I saw the sign that meant I had one mile left.  I started to try to just run through the pain. I also thought I saw Alex just ahead of me. If I pushed it I would be able to finish with him. The weather was bitter cold at this point. I no longer was aware of the crowd. I just was trying to stay in the race mentally. I was ready to be done. I then heard two loud explosions. Soon after, just around the corner from the finish line, I was stopped by a police officer and was told that the race was stopped for some explosions at the finish line. I was able to borrow a phone and get a hold of my mom. She had not made it to the finish line yet and  was fine I told her I would meet her at the family meeting area. I then began to panic about Alex’s safety thinking he was just ahead of me and that would put him at the finish line. An hour passed as they just held us there in the street. I was trying not to freak out but I was tired, cold, scared and didn’t really understand what was happening. They finally diverted us about a mile away and I knew I just had to make it there to see my mom and Alex should also be there.

As I turned the corner and I didn’t see anyone familiar at our meeting place. That’s when I broke down. I was scared and alone and didn’t know if everyone was OK.  I wish I could put into words all the feelings I felt. I still really wasn’t sure what was happening all I know that there was an explosion and that there were cops everywhere. I knew everyone at home knew more than I did. I had no phone, money, and did not know my way around Boston. I had never felt so alone and lost to what I should be doing in the situation. For 30 minutes I just sat and waited and prayed that I would find my mom and Alex. When Alex did show up it we just embraced each other grateful the other one was safe.I have never felt so relieved and happy to see a familiar face.

We then were able to get a hold of my mom at an impromptu phone boot AT&T has put up. As we sat and waited for her a volunteer stopped and gave us water and crackers. Even in his distress he was helping anyone he could. We walked with my mom for about a mile to get to where the car was parked. It was surreal being in such a big city that now was empty except for those that still had not found loved ones and cops.

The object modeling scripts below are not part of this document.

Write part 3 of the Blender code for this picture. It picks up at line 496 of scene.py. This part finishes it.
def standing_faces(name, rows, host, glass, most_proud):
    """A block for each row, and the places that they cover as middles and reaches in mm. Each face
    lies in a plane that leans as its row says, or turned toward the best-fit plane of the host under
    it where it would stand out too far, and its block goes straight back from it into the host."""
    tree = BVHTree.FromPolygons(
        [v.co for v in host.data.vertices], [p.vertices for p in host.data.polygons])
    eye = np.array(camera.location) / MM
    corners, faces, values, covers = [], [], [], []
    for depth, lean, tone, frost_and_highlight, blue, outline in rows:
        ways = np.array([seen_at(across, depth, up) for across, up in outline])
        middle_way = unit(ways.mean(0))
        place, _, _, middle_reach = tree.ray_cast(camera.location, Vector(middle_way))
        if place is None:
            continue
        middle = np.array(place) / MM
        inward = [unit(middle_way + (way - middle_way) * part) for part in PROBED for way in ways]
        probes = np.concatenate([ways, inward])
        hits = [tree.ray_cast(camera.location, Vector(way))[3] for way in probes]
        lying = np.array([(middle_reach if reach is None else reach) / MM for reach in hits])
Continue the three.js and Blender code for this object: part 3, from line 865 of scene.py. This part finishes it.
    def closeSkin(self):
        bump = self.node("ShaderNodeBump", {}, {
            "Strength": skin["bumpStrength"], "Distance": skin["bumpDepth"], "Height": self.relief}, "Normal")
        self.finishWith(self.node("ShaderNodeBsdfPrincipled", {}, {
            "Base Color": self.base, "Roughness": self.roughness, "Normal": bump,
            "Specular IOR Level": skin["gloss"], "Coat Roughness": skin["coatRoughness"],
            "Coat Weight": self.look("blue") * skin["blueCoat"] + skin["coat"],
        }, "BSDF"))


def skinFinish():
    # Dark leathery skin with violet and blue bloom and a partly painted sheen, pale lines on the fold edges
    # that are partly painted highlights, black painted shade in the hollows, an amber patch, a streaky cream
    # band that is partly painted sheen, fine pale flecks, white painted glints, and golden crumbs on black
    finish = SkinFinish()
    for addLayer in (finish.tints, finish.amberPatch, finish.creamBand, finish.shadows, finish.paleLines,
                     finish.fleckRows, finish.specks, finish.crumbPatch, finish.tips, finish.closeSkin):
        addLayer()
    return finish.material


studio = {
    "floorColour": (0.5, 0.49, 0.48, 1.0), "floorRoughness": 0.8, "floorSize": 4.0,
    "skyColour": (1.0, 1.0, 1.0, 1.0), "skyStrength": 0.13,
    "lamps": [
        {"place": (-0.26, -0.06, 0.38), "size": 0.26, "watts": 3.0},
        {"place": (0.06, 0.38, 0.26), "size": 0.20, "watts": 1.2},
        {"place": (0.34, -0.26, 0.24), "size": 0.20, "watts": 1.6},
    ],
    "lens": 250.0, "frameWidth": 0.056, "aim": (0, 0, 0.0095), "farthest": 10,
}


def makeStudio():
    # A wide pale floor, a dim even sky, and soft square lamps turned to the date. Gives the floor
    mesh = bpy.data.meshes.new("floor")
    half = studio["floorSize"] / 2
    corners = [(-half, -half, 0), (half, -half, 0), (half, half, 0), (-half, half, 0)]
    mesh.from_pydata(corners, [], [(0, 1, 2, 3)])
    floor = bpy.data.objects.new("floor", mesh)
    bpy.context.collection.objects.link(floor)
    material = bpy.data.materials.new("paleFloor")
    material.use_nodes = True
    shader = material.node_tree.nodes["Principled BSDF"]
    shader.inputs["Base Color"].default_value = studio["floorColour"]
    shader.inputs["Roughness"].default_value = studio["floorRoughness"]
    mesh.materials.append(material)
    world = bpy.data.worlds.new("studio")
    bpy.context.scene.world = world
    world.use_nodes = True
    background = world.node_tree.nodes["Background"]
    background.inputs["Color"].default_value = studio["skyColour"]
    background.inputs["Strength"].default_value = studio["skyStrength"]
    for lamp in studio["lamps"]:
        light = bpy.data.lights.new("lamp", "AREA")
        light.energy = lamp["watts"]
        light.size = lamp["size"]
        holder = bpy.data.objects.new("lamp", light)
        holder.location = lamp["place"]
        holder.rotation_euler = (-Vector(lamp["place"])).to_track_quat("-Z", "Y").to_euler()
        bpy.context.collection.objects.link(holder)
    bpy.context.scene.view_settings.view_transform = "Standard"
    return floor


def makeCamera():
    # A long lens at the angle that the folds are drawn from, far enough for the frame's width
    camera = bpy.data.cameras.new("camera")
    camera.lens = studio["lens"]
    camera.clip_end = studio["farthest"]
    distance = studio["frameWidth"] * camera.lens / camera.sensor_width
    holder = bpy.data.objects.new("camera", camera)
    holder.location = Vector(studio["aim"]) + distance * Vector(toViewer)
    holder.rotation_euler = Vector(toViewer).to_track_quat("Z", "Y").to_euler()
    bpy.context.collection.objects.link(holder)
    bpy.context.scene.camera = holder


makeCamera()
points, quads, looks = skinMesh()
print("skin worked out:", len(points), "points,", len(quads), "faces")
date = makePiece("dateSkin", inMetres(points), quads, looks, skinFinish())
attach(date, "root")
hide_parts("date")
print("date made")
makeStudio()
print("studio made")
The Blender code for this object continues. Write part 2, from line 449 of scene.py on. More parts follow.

Back at the hotel the whole day seemed like it had never happened. I had completely forgotten about the marathon portion of it. I felt a very wide variety of feelings. I was angry I didn’t get to finish the race I had dreamed about (as selfish as that might sound). I was sad for those that were injured or killed. I was disgusted that someone would take an event as that was about love, inspiration and unity and make it about fear and sadness. I was scared that I had been so close to a bombing. These things were only suppose to happen on TV in places far away, but I was there and I was a part of it and it all seemed unreal. I was also very grateful that I and everyone I knew was safe. That we were able to find each other and go back to our hotel. It was hard to fall asleep as the truth of what happened was beginning to sink in.

I was amazed how well the race was put on and how great the city of Boston was in such a scary time. There were so many people offering phones, food and clothing to help those runners.  A great reminder that even though there are some really terrible people most people are good. I am also so grateful for all the love and concern I received from all of my friends and family.